_Goal_: Each line below should be reproduced without any alteration.

===== Available data

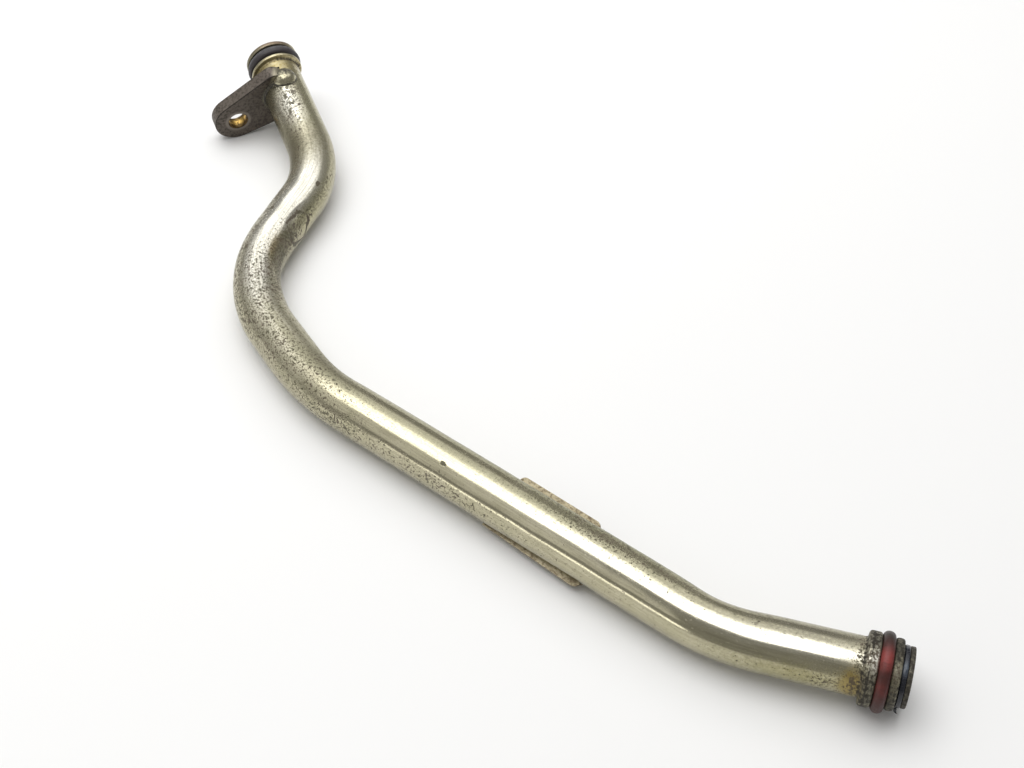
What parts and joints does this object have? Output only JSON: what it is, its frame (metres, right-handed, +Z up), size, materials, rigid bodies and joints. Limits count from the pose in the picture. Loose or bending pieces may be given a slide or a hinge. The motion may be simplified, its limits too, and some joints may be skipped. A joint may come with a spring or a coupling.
{
  "type": "turbo oil line",
  "caption": "Bent steel oil return tube for a turbocharger, with rolled spigots, O-rings, a brazed bolt ear at one end and a pressed saddle under its long straight run.",
  "frame": {"origin": "middle of the part's box in plan, at the surface that the line rests on", "axes": "+X along the long straight run towards the end with the red O-ring, +Z up from the surface"},
  "size_m": [0.313, 0.1194, 0.0284],
  "materials": {
    "plated_steel": "worn yellowish zinc plating, pitted",
    "ear_steel": "dark oily steel with worn edges",
    "copper_braze": "dull copper",
    "saddle_steel": "tan plated sheet",
    "black_rubber": "satin black rubber",
    "red_rubber": "oily red rubber"
  },
  "bodies": {
    "root": {"pipe": "plated_steel", "mounting_ear": "ear_steel", "ear_braze": "copper_braze", "saddle": "saddle_steel", "upper_o_ring": "black_rubber", "lower_o_ring": "red_rubber", "lower_lip_seal": "black_rubber"}
  },
  "joints": []
}
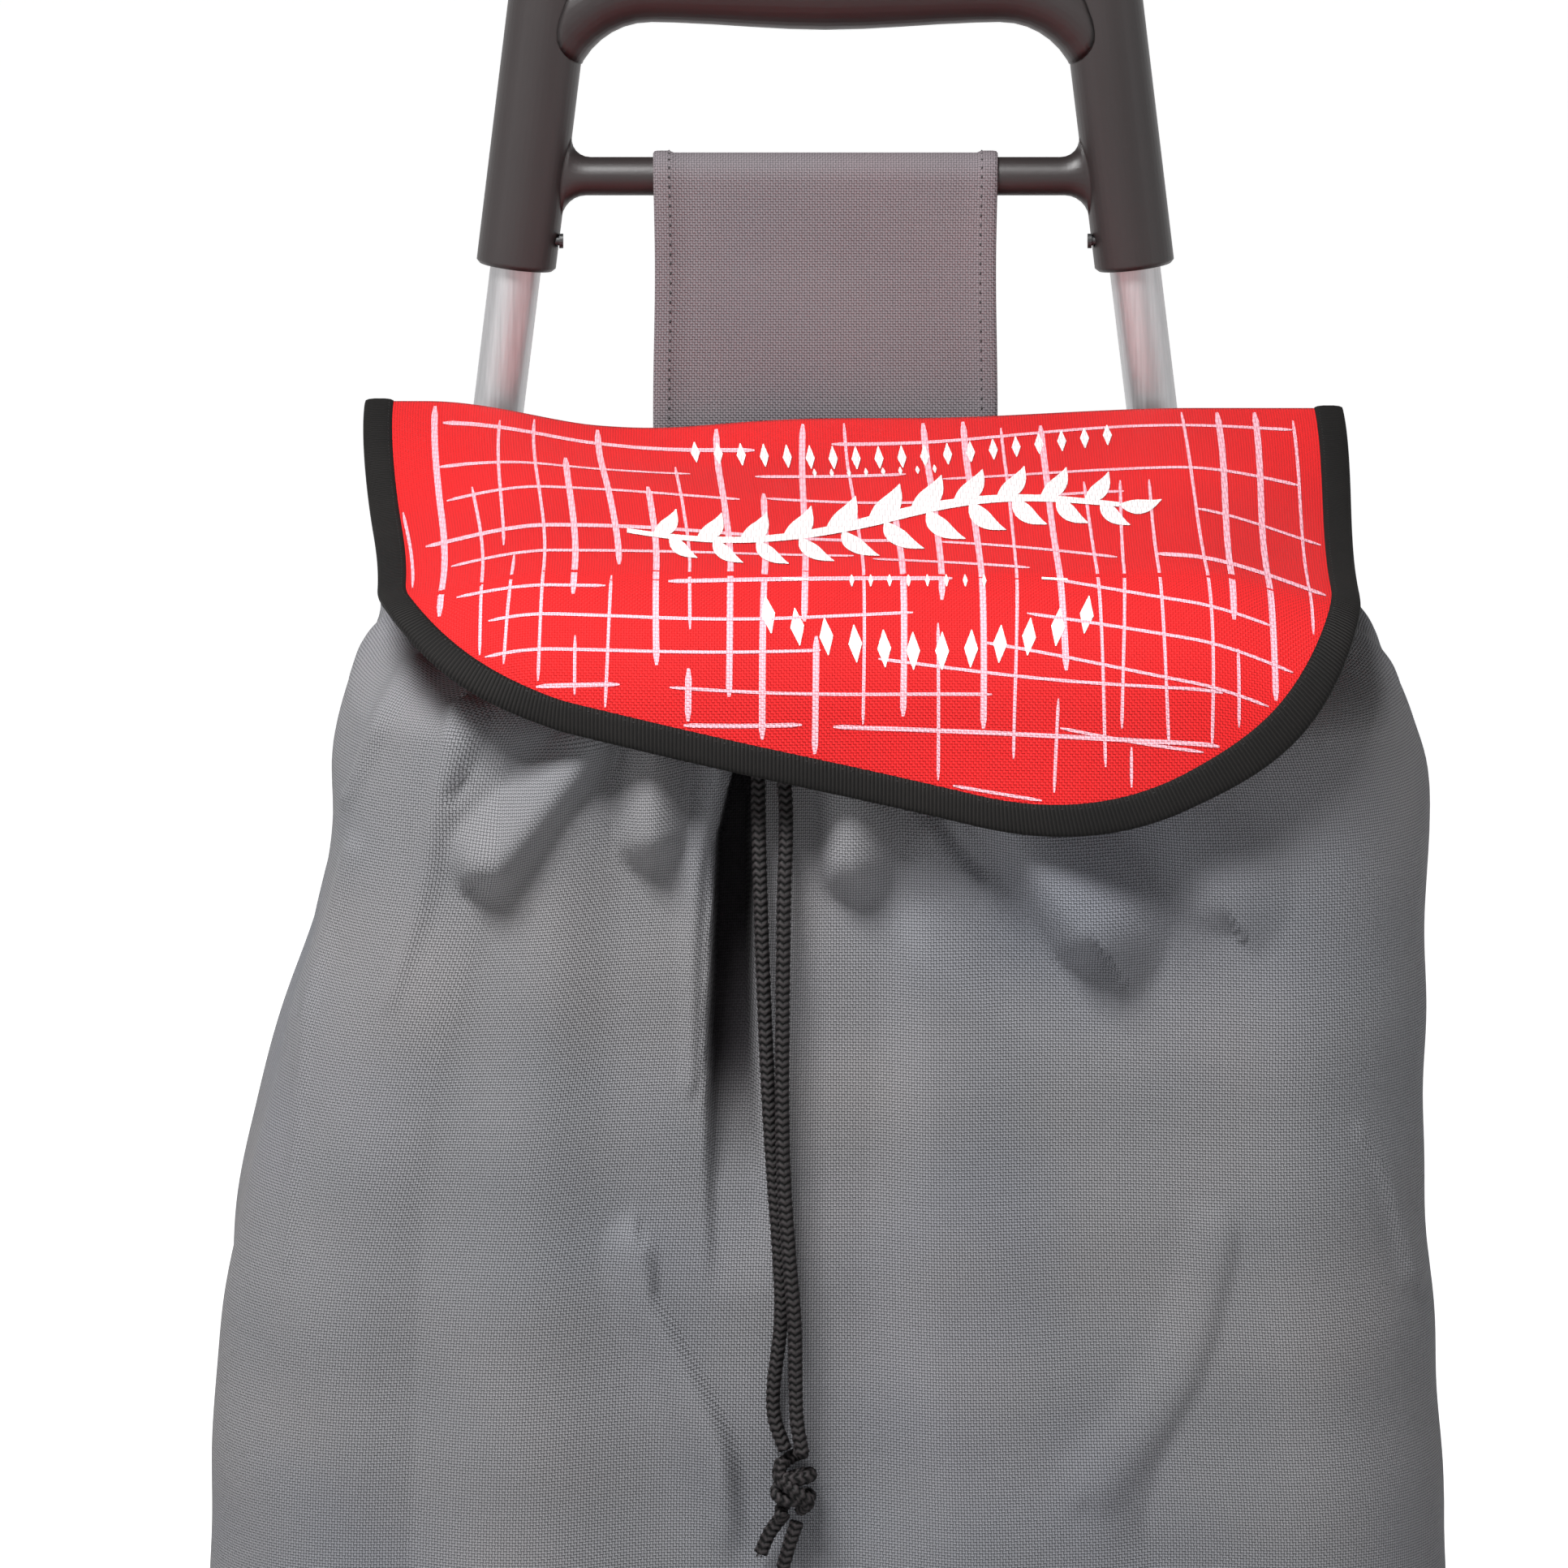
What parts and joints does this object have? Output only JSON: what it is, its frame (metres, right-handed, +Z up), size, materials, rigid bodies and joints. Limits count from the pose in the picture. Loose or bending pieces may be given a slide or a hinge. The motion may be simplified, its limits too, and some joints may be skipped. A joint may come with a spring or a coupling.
{
  "type": "shopping trolley",
  "caption": "Upright shopping trolley with a gathered grey cloth bag, hinged red flap, tube frame, moulded arched handle, fixed front stand and rear wheels.",
  "frame": {"origin": "on the floor, in the middle of the trolley's width and depth", "axes": "+Z up, -Y towards the front of the bag, +X to the right of someone who faces the front"},
  "size_m": [0.416, 0.3509, 0.9275],
  "materials": {
    "handle_plastic": "fine matte moulded plastic",
    "aluminium": "satin drawn tube",
    "painted_steel": "satin black paint",
    "zinc_steel": "zinc plated",
    "black_plastic": "matte",
    "wheel_plastic": "matte",
    "nylon": "smooth",
    "rubber": "matte",
    "tyre_rubber": "matte",
    "bag_cloth": "grey woven cloth",
    "strap_webbing": "grey woven webbing",
    "board": "matte board",
    "flap_cloth": "red printed cloth",
    "black_tape": "ribbed tape",
    "black_cord": "braided cord"
  },
  "bodies": {
    "frame": {"handle_grip": "handle_plastic", "handle_yoke": "handle_plastic", "left_handle_screw": "painted_steel", "right_handle_screw": "painted_steel", "left_upright_tube": "aluminium", "right_upright_tube": "aluminium", "upper_cross_bar": "painted_steel", "lower_cross_bar": "painted_steel", "base_loop": "painted_steel", "base_rod_front": "painted_steel", "base_rod_rear": "painted_steel", "front_stand": "painted_steel", "left_foot": "rubber", "right_foot": "rubber", "left_axle_bracket": "black_plastic", "right_axle_bracket": "black_plastic", "axle": "zinc_steel", "left_inner_washer": "zinc_steel", "right_inner_washer": "zinc_steel", "left_outer_washer": "zinc_steel", "right_outer_washer": "zinc_steel", "left_axle_cap": "black_plastic", "right_axle_cap": "black_plastic", "hanging_strap": "strap_webbing", "left_tube_tab": "black_tape", "right_tube_tab": "black_tape", "bag_front_panel": "bag_cloth", "bag_left_panel": "bag_cloth", "bag_right_panel": "bag_cloth", "bag_back_panel": "bag_cloth", "bag_floor_panel": "bag_cloth", "bag_floor_board": "board", "bag_collar": "bag_cloth", "left_drawcord": "black_cord", "right_drawcord": "black_cord", "drawcord_knot": "black_cord", "left_cord_tail": "black_cord", "right_cord_tail": "black_cord"},
    "flap": {"flap_panel": "flap_cloth", "flap_binding": "black_tape"},
    "left_wheel": {"left_tyre": "tyre_rubber", "left_wheel_rim": "wheel_plastic", "left_wheel_bush": "nylon"},
    "right_wheel": {"right_tyre": "tyre_rubber", "right_wheel_rim": "wheel_plastic", "right_wheel_bush": "nylon"}
  },
  "joints": [
    {"name": "flap_hinge", "type": "hinge", "parent": "frame", "child": "flap", "pos_m": [0, 0.075, 0.764], "axis": [-1, 0, 0], "range_deg": [0, 90]},
    {"name": "left_wheel_spin", "type": "hinge", "parent": "frame", "child": "left_wheel", "pos_m": [-0.174, 0.095, 0.08], "axis": [1, 0, 0], "continuous": true},
    {"name": "right_wheel_spin", "type": "hinge", "parent": "frame", "child": "right_wheel", "pos_m": [0.174, 0.095, 0.08], "axis": [1, 0, 0], "continuous": true}
  ]
}
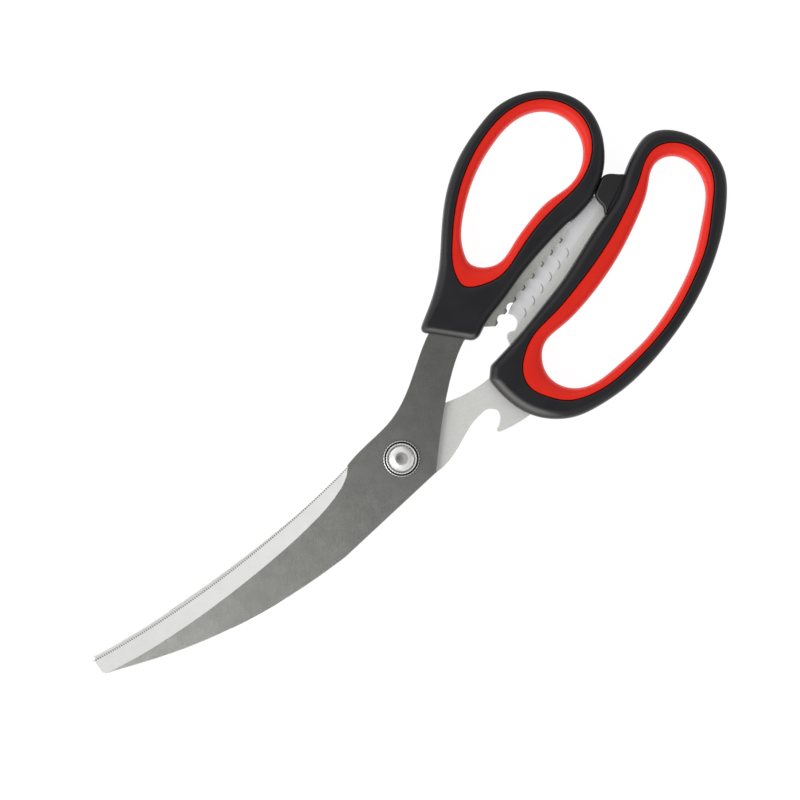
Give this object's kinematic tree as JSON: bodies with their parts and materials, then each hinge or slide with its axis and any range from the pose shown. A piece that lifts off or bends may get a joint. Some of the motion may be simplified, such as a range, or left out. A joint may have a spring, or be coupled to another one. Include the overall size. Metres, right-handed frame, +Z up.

==========

_The result_:
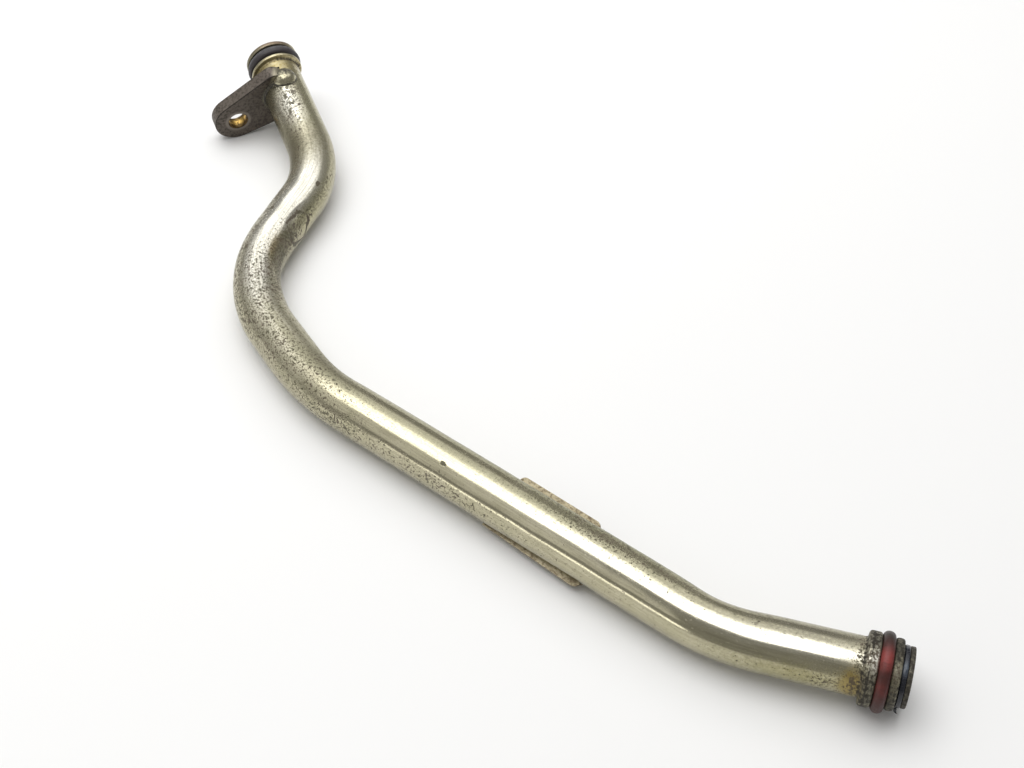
What parts and joints does this object have? Output only JSON: what it is, its frame (metres, right-handed, +Z up), size, materials, rigid bodies and joints. Limits count from the pose in the picture. Loose or bending pieces may be given a slide or a hinge. The motion may be simplified, its limits too, and some joints may be skipped. A joint may come with a spring or a coupling.
{
  "type": "turbo oil line",
  "caption": "Bent steel oil return tube for a turbocharger, with rolled spigots, O-rings, a brazed bolt ear at one end and a pressed saddle under its long straight run.",
  "frame": {"origin": "middle of the part's box in plan, at the surface that the line rests on", "axes": "+X along the long straight run towards the end with the red O-ring, +Z up from the surface"},
  "size_m": [0.313, 0.1194, 0.0284],
  "materials": {
    "plated_steel": "worn yellowish zinc plating, pitted",
    "ear_steel": "dark oily steel with worn edges",
    "copper_braze": "dull copper",
    "saddle_steel": "tan plated sheet",
    "black_rubber": "satin black rubber",
    "red_rubber": "oily red rubber"
  },
  "bodies": {
    "root": {"pipe": "plated_steel", "mounting_ear": "ear_steel", "ear_braze": "copper_braze", "saddle": "saddle_steel", "upper_o_ring": "black_rubber", "lower_o_ring": "red_rubber", "lower_lip_seal": "black_rubber"}
  },
  "joints": []
}
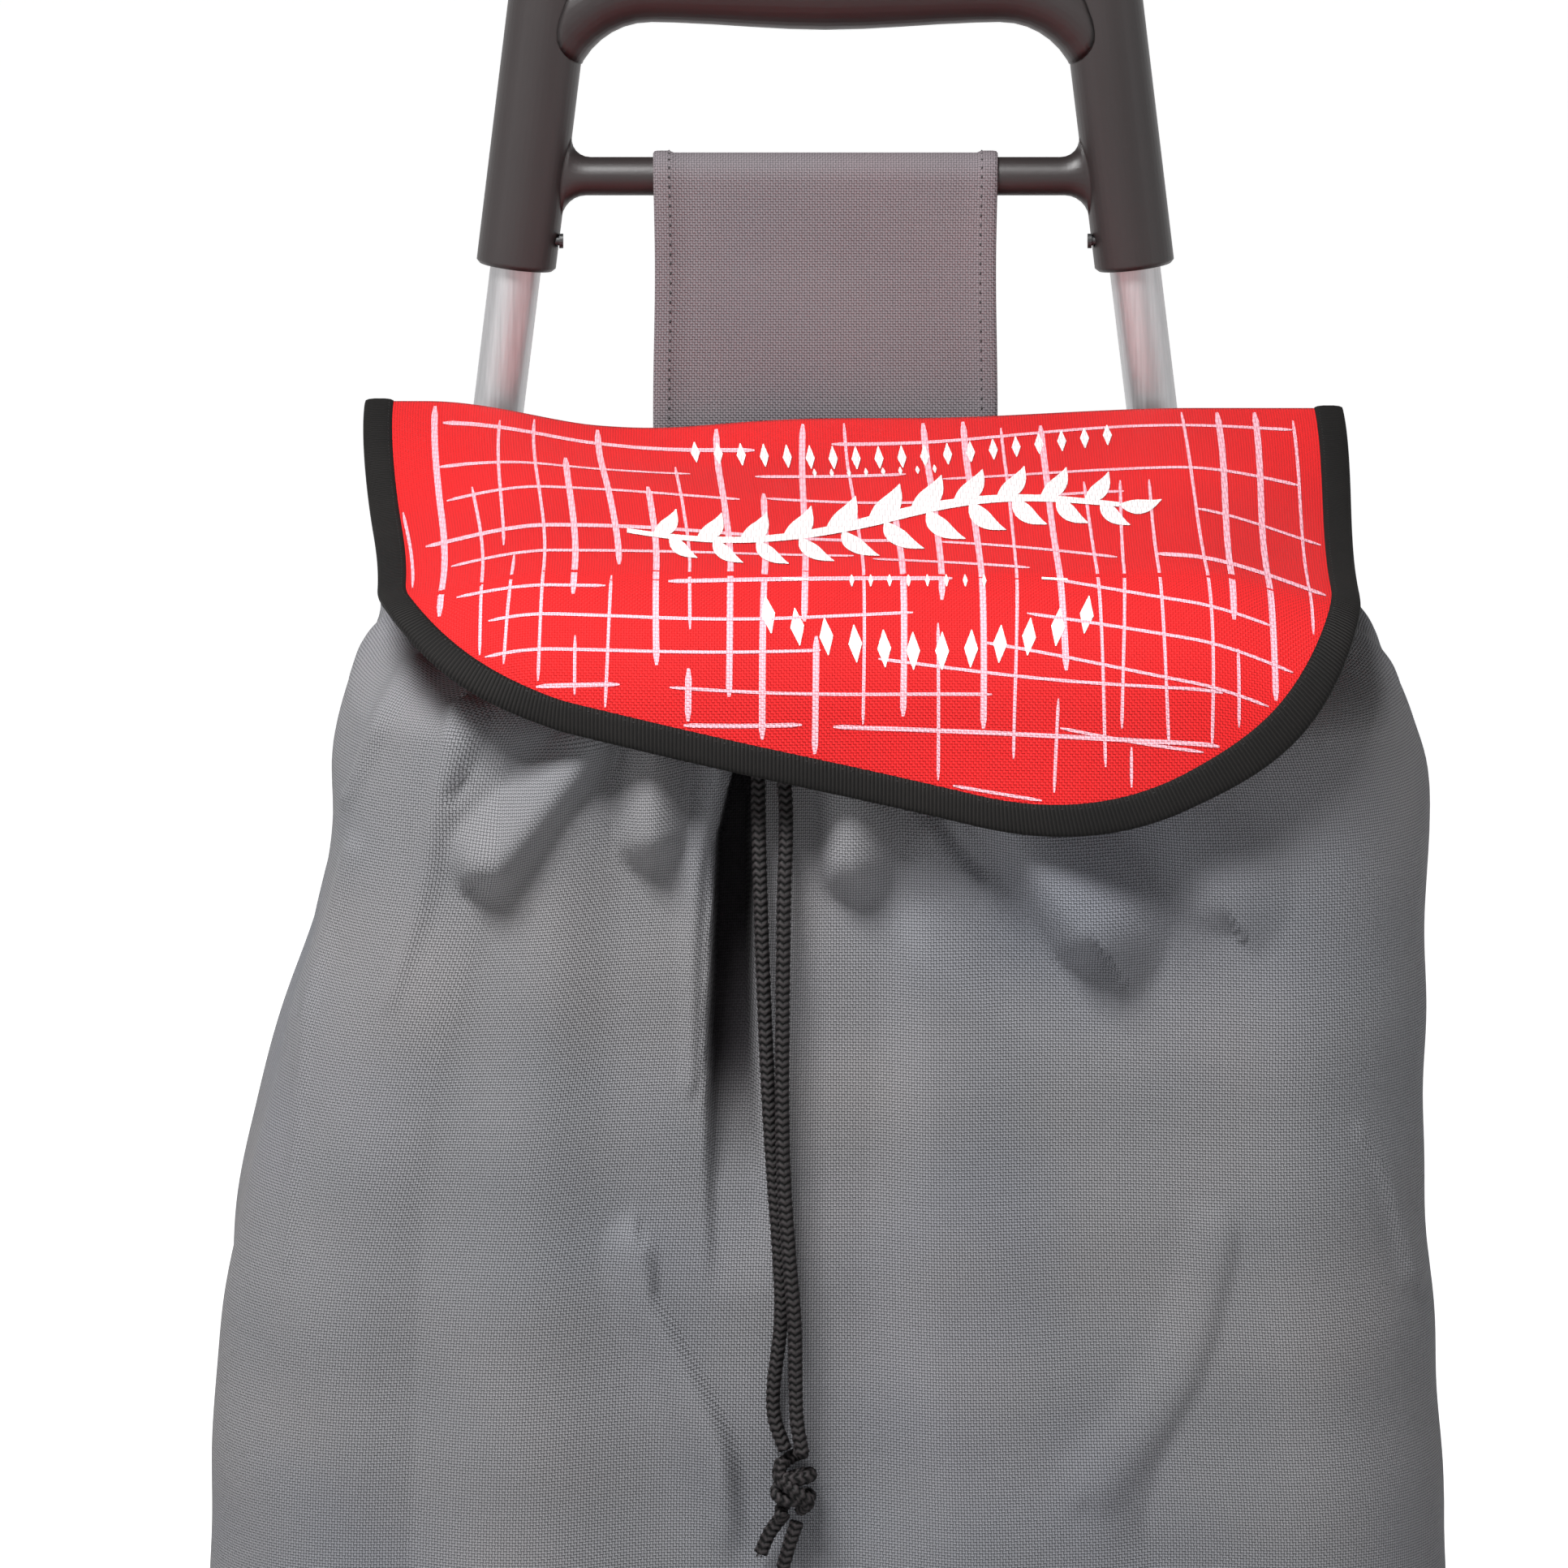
What parts and joints does this object have? Output only JSON: what it is, its frame (metres, right-handed, +Z up), size, materials, rigid bodies and joints. Limits count from the pose in the picture. Loose or bending pieces may be given a slide or a hinge. The motion may be simplified, its limits too, and some joints may be skipped. A joint may come with a spring or a coupling.
{
  "type": "shopping trolley",
  "caption": "Upright shopping trolley with a gathered grey cloth bag, hinged red flap, tube frame, moulded arched handle, fixed front stand and rear wheels.",
  "frame": {"origin": "on the floor, in the middle of the trolley's width and depth", "axes": "+Z up, -Y towards the front of the bag, +X to the right of someone who faces the front"},
  "size_m": [0.416, 0.3509, 0.9275],
  "materials": {
    "handle_plastic": "fine matte moulded plastic",
    "aluminium": "satin drawn tube",
    "painted_steel": "satin black paint",
    "zinc_steel": "zinc plated",
    "black_plastic": "matte",
    "wheel_plastic": "matte",
    "nylon": "smooth",
    "rubber": "matte",
    "tyre_rubber": "matte",
    "bag_cloth": "grey woven cloth",
    "strap_webbing": "grey woven webbing",
    "board": "matte board",
    "flap_cloth": "red printed cloth",
    "black_tape": "ribbed tape",
    "black_cord": "braided cord"
  },
  "bodies": {
    "frame": {"handle_grip": "handle_plastic", "handle_yoke": "handle_plastic", "left_handle_screw": "painted_steel", "right_handle_screw": "painted_steel", "left_upright_tube": "aluminium", "right_upright_tube": "aluminium", "upper_cross_bar": "painted_steel", "lower_cross_bar": "painted_steel", "base_loop": "painted_steel", "base_rod_front": "painted_steel", "base_rod_rear": "painted_steel", "front_stand": "painted_steel", "left_foot": "rubber", "right_foot": "rubber", "left_axle_bracket": "black_plastic", "right_axle_bracket": "black_plastic", "axle": "zinc_steel", "left_inner_washer": "zinc_steel", "right_inner_washer": "zinc_steel", "left_outer_washer": "zinc_steel", "right_outer_washer": "zinc_steel", "left_axle_cap": "black_plastic", "right_axle_cap": "black_plastic", "hanging_strap": "strap_webbing", "left_tube_tab": "black_tape", "right_tube_tab": "black_tape", "bag_front_panel": "bag_cloth", "bag_left_panel": "bag_cloth", "bag_right_panel": "bag_cloth", "bag_back_panel": "bag_cloth", "bag_floor_panel": "bag_cloth", "bag_floor_board": "board", "bag_collar": "bag_cloth", "left_drawcord": "black_cord", "right_drawcord": "black_cord", "drawcord_knot": "black_cord", "left_cord_tail": "black_cord", "right_cord_tail": "black_cord"},
    "flap": {"flap_panel": "flap_cloth", "flap_binding": "black_tape"},
    "left_wheel": {"left_tyre": "tyre_rubber", "left_wheel_rim": "wheel_plastic", "left_wheel_bush": "nylon"},
    "right_wheel": {"right_tyre": "tyre_rubber", "right_wheel_rim": "wheel_plastic", "right_wheel_bush": "nylon"}
  },
  "joints": [
    {"name": "flap_hinge", "type": "hinge", "parent": "frame", "child": "flap", "pos_m": [0, 0.075, 0.764], "axis": [-1, 0, 0], "range_deg": [0, 90]},
    {"name": "left_wheel_spin", "type": "hinge", "parent": "frame", "child": "left_wheel", "pos_m": [-0.174, 0.095, 0.08], "axis": [1, 0, 0], "continuous": true},
    {"name": "right_wheel_spin", "type": "hinge", "parent": "frame", "child": "right_wheel", "pos_m": [0.174, 0.095, 0.08], "axis": [1, 0, 0], "continuous": true}
  ]
}
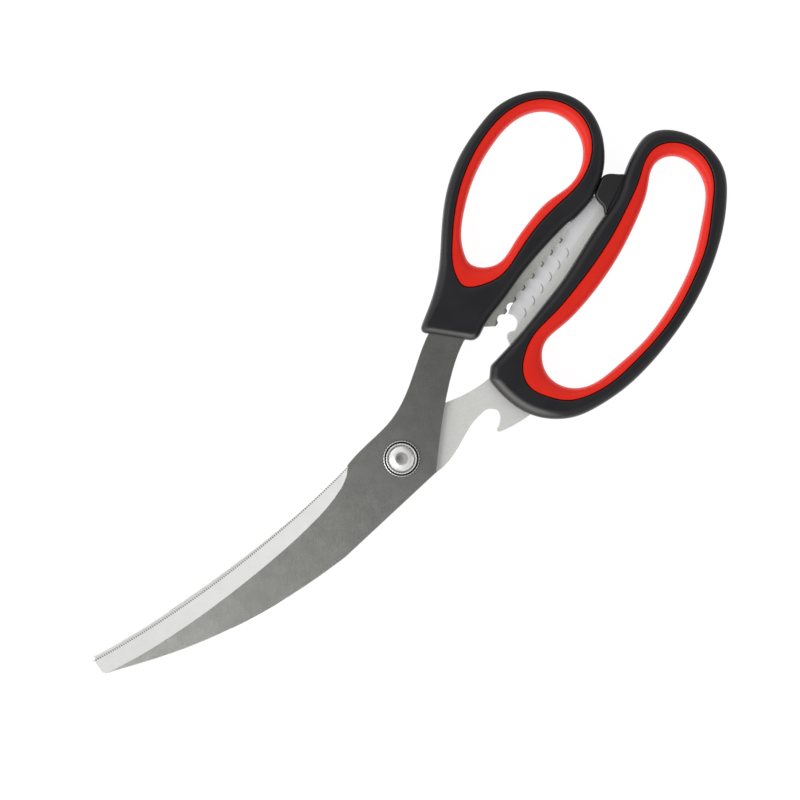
Give this object's kinematic tree as JSON: bodies with their parts and materials, then each hinge or slide with its axis and any range from the pose shown. A piece that lifts off or bends may get a joint. Some of the motion may be simplified, such as a range, or left out. A joint may have a spring, or be coupled to another one. Include the overall size. Metres, right-handed frame, +Z up.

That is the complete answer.